Comment 1 Ian Romanick 2012-10-29 17:08:20 UTC
I don't see that test in the ES2 suite.

How do similar tests function on other desktop implementations?  I think Eric mentiond on IRC that there is a lot of variation among various preprocessor implmentations.  Because of this a lot of apps accidentially depend on out-of-spec behavior.  This particalur one is a hold over from pre-ANSI C:

#ifdef FOO
/* lots of code */
...
#endif FOO

Depending on how other implementations behave, we may have to maintain our current behavior for desktop GL.
Comment 2 Matt Turner 2012-10-29 17:23:55 UTC
(In reply to comment #1)
> I don't see that test in the ES2 suite.

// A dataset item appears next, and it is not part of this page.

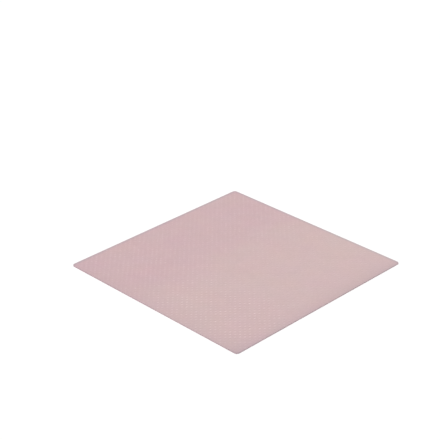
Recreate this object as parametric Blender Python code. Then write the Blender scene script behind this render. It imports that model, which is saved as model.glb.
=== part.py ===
"""A square thermal pad sheet: soft, ceramic-filled silicone that conducts heat.

The sheet is one moulded piece. It lies flat on its lower face, with its
centre on the Z axis and its sides along X and Y. Its outline is a square with
small round corners, and both rims are slightly rolled, as a die leaves them.
"""

import math

import bpy

# Driving dimensions, in metres
SHEET_WIDTH = 0.100
SHEET_LENGTH = 0.100
SHEET_THICKNESS = 0.0005
CORNER_RADIUS = 0.0015
RIM_RADIUS = 0.00006

# How finely the round stretches are drawn
CORNER_SEGMENTS = 10
RIM_SEGMENTS = 4

# The finish of the pink silicone
PAD_COLOUR = (0.64, 0.47, 0.48, 1.0)
PAD_ROUGHNESS = 0.55
PAD_METALLIC = 0.0


def clear_scene():
    """Removes what the opened file holds, so that only the sheet is left."""
    for old in list(bpy.data.objects):
        bpy.data.objects.remove(old)


def make_collection(name):
    """Adds a collection to the scene."""
    collection = bpy.data.collections.new(name)
    bpy.context.scene.collection.children.link(collection)
    return collection


def make_material(name, colour, roughness, metallic):
    """Makes a plain Principled material."""
    material = bpy.data.materials.new(name)
    material.use_nodes = True
    shader = material.node_tree.nodes["Principled BSDF"]
    shader.inputs["Base Color"].default_value = colour
    shader.inputs["Roughness"].default_value = roughness
    shader.inputs["Metallic"].default_value = metallic
    return material


def rounded_rectangle(width, length, radius, segments):
    """Points of a rectangle with round corners about the origin, counter-clockwise."""
    points = []
    for quarter in range(4):
        middle = math.radians(45 + 90 * quarter)
        centre_x = math.copysign(width / 2 - radius, math.cos(middle))
        centre_y = math.copysign(length / 2 - radius, math.sin(middle))
        for step in range(segments + 1):
            angle = math.radians(90 * (quarter + step / segments))
            points.append(
                (
                    centre_x + radius * math.cos(angle),
                    centre_y + radius * math.sin(angle),
                )
            )
    return points


def flat_plate(name, outline, thickness, rim_radius, rim_segments):
    """Makes a filled 2D curve of the outline, with rolled rims, centred on its own mid plane."""
    curve = bpy.data.curves.new(name, "CURVE")
    curve.dimensions = "2D"
    curve.fill_mode = "BOTH"
    spline = curve.splines.new("POLY")
    spline.points.add(len(outline) - 1)
    for point, (x, y) in zip(spline.points, outline):
        point.co = (x, y, 0.0, 1.0)
    spline.use_cyclic_u = True
    # The bevel grows outwards, so the offset takes the outline in by as much
    curve.extrude = thickness / 2 - rim_radius
    curve.bevel_depth = rim_radius
    curve.bevel_resolution = rim_segments - 1
    curve.offset = -rim_radius
    return bpy.data.objects.new(name, curve)


def make_pad_sheet(collection, material):
    """The sheet itself, lying with its lower face at Z = 0."""
    outline = rounded_rectangle(SHEET_WIDTH, SHEET_LENGTH, CORNER_RADIUS, CORNER_SEGMENTS)
    sheet = flat_plate("pad_sheet", outline, SHEET_THICKNESS, RIM_RADIUS, RIM_SEGMENTS)
    sheet.location.z = SHEET_THICKNESS / 2
    sheet.data.materials.append(material)
    collection.objects.link(sheet)
    return sheet


def main():
    """Builds the thermal pad sheet."""
    clear_scene()
    collection = make_collection("thermal_pad_sheet")
    silicone = make_material("pink_silicone", PAD_COLOUR, PAD_ROUGHNESS, PAD_METALLIC)
    make_pad_sheet(collection, silicone)


main()
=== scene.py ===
"""Looks of the thermal pad sheet: woven face, die-cut rim, smooth underside, studio and camera.

A pad like this is cast as a long web, between a woven liner above and a smooth
film below, and is then cut to a square with a die. The sheet is modelled in
that order: one cell of the weave is shaped, repeated into a web, laid askew as
the liner lay, cut along four sides and four round corners, and given its
rolled rims, its wall and its underside.
"""

import logging
import math
from dataclasses import dataclass, field
from enum import Enum

import bpy
from mathutils import Matrix, Vector


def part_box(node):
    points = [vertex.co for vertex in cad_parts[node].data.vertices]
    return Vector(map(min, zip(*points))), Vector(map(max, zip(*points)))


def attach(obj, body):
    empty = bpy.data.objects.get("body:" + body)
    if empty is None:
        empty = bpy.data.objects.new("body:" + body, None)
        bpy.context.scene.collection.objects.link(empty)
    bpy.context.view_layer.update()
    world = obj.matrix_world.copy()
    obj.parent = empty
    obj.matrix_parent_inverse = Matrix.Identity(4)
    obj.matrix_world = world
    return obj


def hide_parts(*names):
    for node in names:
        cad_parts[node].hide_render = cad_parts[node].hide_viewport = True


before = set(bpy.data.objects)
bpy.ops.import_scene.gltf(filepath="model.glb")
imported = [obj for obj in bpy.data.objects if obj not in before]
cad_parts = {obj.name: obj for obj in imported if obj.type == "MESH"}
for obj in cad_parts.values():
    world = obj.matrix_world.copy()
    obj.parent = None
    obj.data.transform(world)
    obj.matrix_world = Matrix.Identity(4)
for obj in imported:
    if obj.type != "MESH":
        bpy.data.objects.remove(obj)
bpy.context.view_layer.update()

LOG = logging.getLogger("thermal_pad_sheet")
MILLIMETRE = 0.001
PICTURE_SIDE = 440.0
CORNER_RADIUS = 1.5 * MILLIMETRE
THREADS_PER_CELL = 2
NOISE_SPAN = (0.3, 0.7)
WIDE_NOISE_SPAN = (0.25, 0.75)
WHITE = (1.0, 1.0, 1.0, 1.0)
ALONG_X = (1.0, 0.0, 0.0)
ALONG_Y = (0.0, 1.0, 0.0)

Span = tuple[float, float]
Colour = tuple[float, float, float, float]
Socket = bpy.types.NodeSocket


class Slot(Enum):
    """The record's material slots."""

    SILICONE = "pink_silicone"


class Surface(Enum):
    """The three kinds of surface that the sheet has, with their material indices."""

    WOVEN = 0
    CUT = 1
    FILM = 2


class Side(Enum):
    """The four cut sides, as outward directions in the plane of the sheet."""

    LEFT = (-1.0, 0.0)
    RIGHT = (1.0, 0.0)
    FRONT = (0.0, -1.0)
    BACK = (0.0, 1.0)


def start_mesh_edit(piece: bpy.types.Object) -> None:
    """Makes a piece the only selected one and opens its mesh for editing.

    Args:
        piece: the mesh object to edit.
    """
    bpy.ops.object.select_all(action="DESELECT")
    piece.select_set(True)
    bpy.context.view_layer.objects.active = piece
    bpy.ops.object.mode_set(mode="EDIT")
    bpy.ops.mesh.select_mode(type="VERT")


def end_mesh_edit() -> None:
    """Closes the mesh that is open for editing."""
    bpy.ops.object.mode_set(mode="OBJECT")


def apply_modifier(piece: bpy.types.Object, modifier: bpy.types.Modifier) -> None:
    """Applies one modifier to its piece's mesh.

    Args:
        piece: the object that has the modifier.
        modifier: the modifier to apply.
    """
    bpy.ops.object.select_all(action="DESELECT")
    piece.select_set(True)
    bpy.context.view_layer.objects.active = piece
    bpy.ops.object.modifier_apply(modifier=modifier.name)


@dataclass(frozen=True)
class ThreadCount:
    """How one count of threads grows over the sheet, with the skew and bow that the liner lay in.

    Places on the sheet are shares of its sides, from -0.5 to 0.5 each way. The
    count at a place is the one at the centre, what it gains from side to side
    along X and along Y, and what the bow adds.
    """

    at_centre: float
    along_x: float
    along_y: float
    bow_along_x: float
    bow_across: float
    bow_along_y: float

    def bow(self, x_share: float, y_share: float) -> float:
        """Counts how many threads the bow adds at a place.

        Args:
            x_share: the place along X.
            y_share: the place along Y.

        Returns:
            The threads that it adds.
        """
        along = self.bow_along_x * x_share**2 + self.bow_along_y * y_share**2
        return along + self.bow_across * x_share * y_share


@dataclass(frozen=True)
class LinerWeave:
    """The plain weave that the liner left in the upper face.

    Places in the weave are counted in threads: u grows along X and v along Y,
    and threads cross where both are whole numbers. At every other crossing the
    crown stands proud, and at the ones between it stays low.
    """

    u: ThreadCount = ThreadCount(
        at_centre=0.24,
        along_x=70.43,
        along_y=1.546,
        bow_along_x=-1.53,
        bow_across=0.44,
        bow_along_y=0.71,
    )
    v: ThreadCount = ThreadCount(
        at_centre=-0.036,
        along_x=0.341,
        along_y=72.28,
        bow_along_x=0.63,
        bow_across=-0.20,
        bow_along_y=-1.14,
    )
    proud_crown: float = 0.048 * MILLIMETRE
    low_crown_share: float = 0.12
    steps_per_thread: int = 4

    def relief(self, u: float, v: float) -> float:
        """Height of the relief over its pits, as a share of the proud crowns' height.

        Args:
            u: place along X, in threads.
            v: place along Y, in threads.

        Returns:
            A number from 0, in a pit, to 1, on a proud crown.
        """
        across = math.cos(math.pi * u)
        along = math.cos(math.pi * v)
        proud = max(across * along, 0.0) * abs(along)
        low = (abs(across) - across * along) / 2
        return max(proud, self.low_crown_share * low)

    def shares_at(self, u: float, v: float) -> Vector:
        """Finds where on the sheet a place in the weave lies.

        Args:
            u: place along X, in threads.
            v: place along Y, in threads.

        Returns:
            The place as shares of the sheet's sides. The bow is slight, so a few rounds settle it.
        """
        rounds = 3
        growth = Matrix(((self.u.along_x, self.u.along_y), (self.v.along_x, self.v.along_y)))
        straight = growth.inverted()
        from_centre = Vector((u - self.u.at_centre, v - self.v.at_centre))
        shares = straight @ from_centre
        for _ in range(rounds):
            shares = straight @ (from_centre - Vector((self.u.bow(*shares), self.v.bow(*shares))))
        return shares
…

It may just be in the ES3 suite.

> How do similar tests function on other desktop implementations?  I think
> Eric mentiond on IRC that there is a lot of variation among various
> preprocessor implmentations.  Because of this a lot of apps accidentially
> depend on out-of-spec behavior.  This particalur one is a hold over from
> pre-ANSI C:
> 
> #ifdef FOO
> /* lots of code */
> ...
> #endif FOO
> 
> Depending on how other implementations behave, we may have to maintain our
> current behavior for desktop GL.

Here's the thing -- simply from that example you can't say what our glcpp would do. If FOO is defined, the example will fail to parse. If FOO is not defined, it'll be accepted. I can't see any reasoning for that except that it's an artifact of glcpp's token skipping code.